> Dataset section
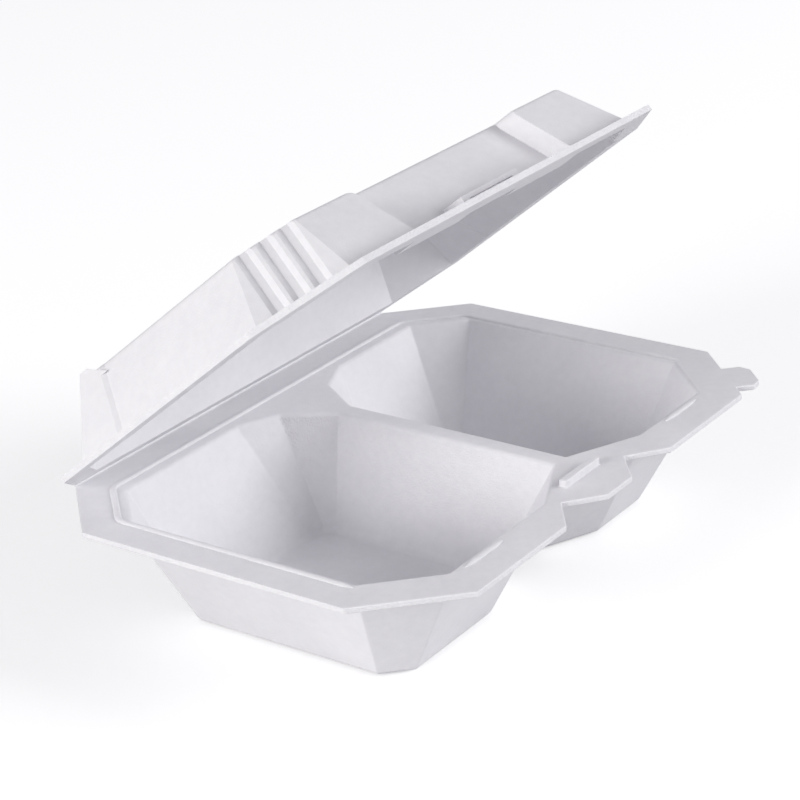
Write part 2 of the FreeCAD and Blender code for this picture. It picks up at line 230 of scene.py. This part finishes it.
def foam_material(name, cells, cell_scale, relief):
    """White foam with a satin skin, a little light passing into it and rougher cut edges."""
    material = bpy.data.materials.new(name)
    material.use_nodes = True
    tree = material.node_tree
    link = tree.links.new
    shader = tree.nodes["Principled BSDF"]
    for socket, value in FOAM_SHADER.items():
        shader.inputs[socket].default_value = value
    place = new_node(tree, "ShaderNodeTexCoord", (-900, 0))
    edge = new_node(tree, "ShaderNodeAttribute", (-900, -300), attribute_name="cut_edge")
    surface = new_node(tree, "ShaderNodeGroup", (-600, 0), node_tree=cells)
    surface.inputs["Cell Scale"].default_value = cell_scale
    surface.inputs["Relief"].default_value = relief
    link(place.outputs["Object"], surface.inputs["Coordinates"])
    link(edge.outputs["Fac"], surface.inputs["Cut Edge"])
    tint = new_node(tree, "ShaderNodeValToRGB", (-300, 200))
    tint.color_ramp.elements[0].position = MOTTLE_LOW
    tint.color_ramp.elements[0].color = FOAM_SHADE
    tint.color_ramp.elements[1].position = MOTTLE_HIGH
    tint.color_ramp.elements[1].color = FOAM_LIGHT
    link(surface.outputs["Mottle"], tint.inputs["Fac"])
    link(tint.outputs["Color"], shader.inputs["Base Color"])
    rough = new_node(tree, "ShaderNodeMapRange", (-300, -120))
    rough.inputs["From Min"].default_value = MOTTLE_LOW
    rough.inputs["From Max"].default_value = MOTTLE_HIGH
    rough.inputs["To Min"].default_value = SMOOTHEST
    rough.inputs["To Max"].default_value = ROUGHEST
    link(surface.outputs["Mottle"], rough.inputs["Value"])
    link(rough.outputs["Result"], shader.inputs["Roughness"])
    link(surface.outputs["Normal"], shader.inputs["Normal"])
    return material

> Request
Write the data out again in full and exactly.

> Task answer
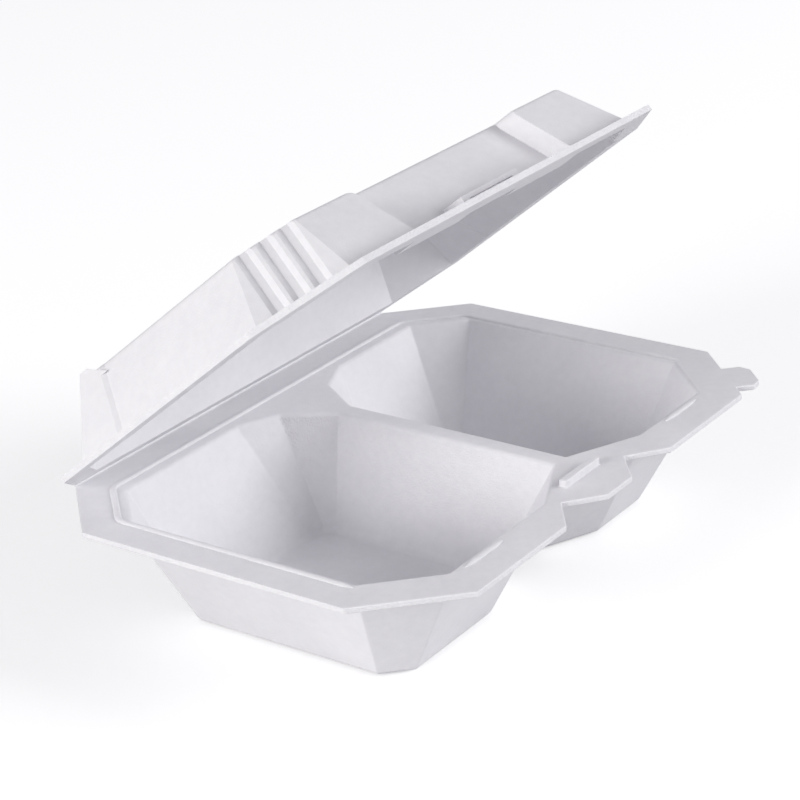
Write part 2 of the FreeCAD and Blender code for this picture. It picks up at line 230 of scene.py. This part finishes it.
def foam_material(name, cells, cell_scale, relief):
    """White foam with a satin skin, a little light passing into it and rougher cut edges."""
    material = bpy.data.materials.new(name)
    material.use_nodes = True
    tree = material.node_tree
    link = tree.links.new
    shader = tree.nodes["Principled BSDF"]
    for socket, value in FOAM_SHADER.items():
        shader.inputs[socket].default_value = value
    place = new_node(tree, "ShaderNodeTexCoord", (-900, 0))
    edge = new_node(tree, "ShaderNodeAttribute", (-900, -300), attribute_name="cut_edge")
    surface = new_node(tree, "ShaderNodeGroup", (-600, 0), node_tree=cells)
    surface.inputs["Cell Scale"].default_value = cell_scale
    surface.inputs["Relief"].default_value = relief
    link(place.outputs["Object"], surface.inputs["Coordinates"])
    link(edge.outputs["Fac"], surface.inputs["Cut Edge"])
    tint = new_node(tree, "ShaderNodeValToRGB", (-300, 200))
    tint.color_ramp.elements[0].position = MOTTLE_LOW
    tint.color_ramp.elements[0].color = FOAM_SHADE
    tint.color_ramp.elements[1].position = MOTTLE_HIGH
    tint.color_ramp.elements[1].color = FOAM_LIGHT
    link(surface.outputs["Mottle"], tint.inputs["Fac"])
    link(tint.outputs["Color"], shader.inputs["Base Color"])
    rough = new_node(tree, "ShaderNodeMapRange", (-300, -120))
    rough.inputs["From Min"].default_value = MOTTLE_LOW
    rough.inputs["From Max"].default_value = MOTTLE_HIGH
    rough.inputs["To Min"].default_value = SMOOTHEST
    rough.inputs["To Max"].default_value = ROUGHEST
    link(surface.outputs["Mottle"], rough.inputs["Value"])
    link(rough.outputs["Result"], shader.inputs["Roughness"])
    link(surface.outputs["Normal"], shader.inputs["Normal"])
    return material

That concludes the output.